Voegele has traversed much of this land in his vintage Toyota Land Cruiser, which he esteems above all other off-road vehicles; once in a while, he and his two sons take a day to drive across the Great Basin’s buttes and dunes in their all-terrain vehicles. They always travel with a winch rigged to his F-150, and they often have to use it. “The whole idea with four-wheeling,” he explains, “is to get as stuck as possible.”

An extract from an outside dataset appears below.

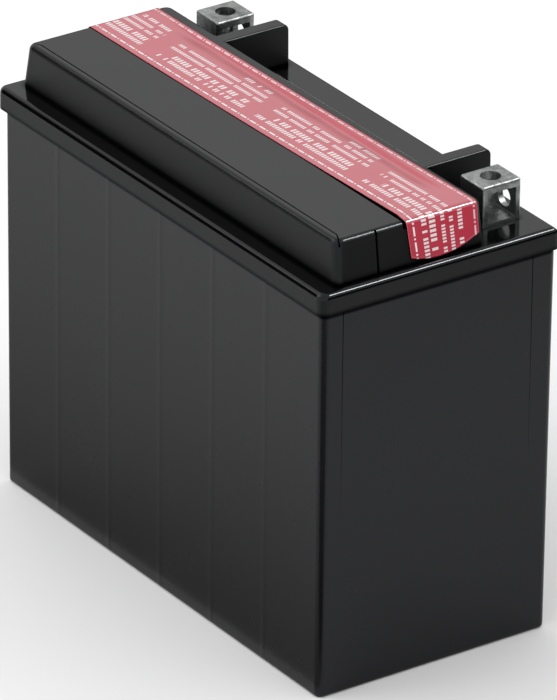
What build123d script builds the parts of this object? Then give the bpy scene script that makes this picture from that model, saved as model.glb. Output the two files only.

A few moments after stepping out of the DOE Range Rover and onto Yucca Mountain’s summit, Voegele flashes a cagey grin and asks if I want to know something. On the day of his retirement, he tells me mischievously, a number of his colleagues threw a party for him at the base of the mountain. Along with his oldest son, who is now a mechanical engineer on the project, he climbed up to this spot and sent a pair of stunt kites into the sky. As he tells me this, the last gray breath of the monsoon rains rolls over our heads toward Colorado, propelled by fifty-mile-per-hour gusts. I can imagine distinctly Voegele and his son on the eve of another poorly populated celebration ten years from now, the first convoy of bulletproof train cars inching past the last of the planned communities ringing Las Vegas and on toward Mercury Gate. They’d stand on either end of this bare stretch of earth between the Test Site and the last forty miles of Nevada, guiding their kites through spins and somersaults until the sun had completed its nightly retreat behind the Funeral Mountains, over Death Valley, and down into the blackened desert.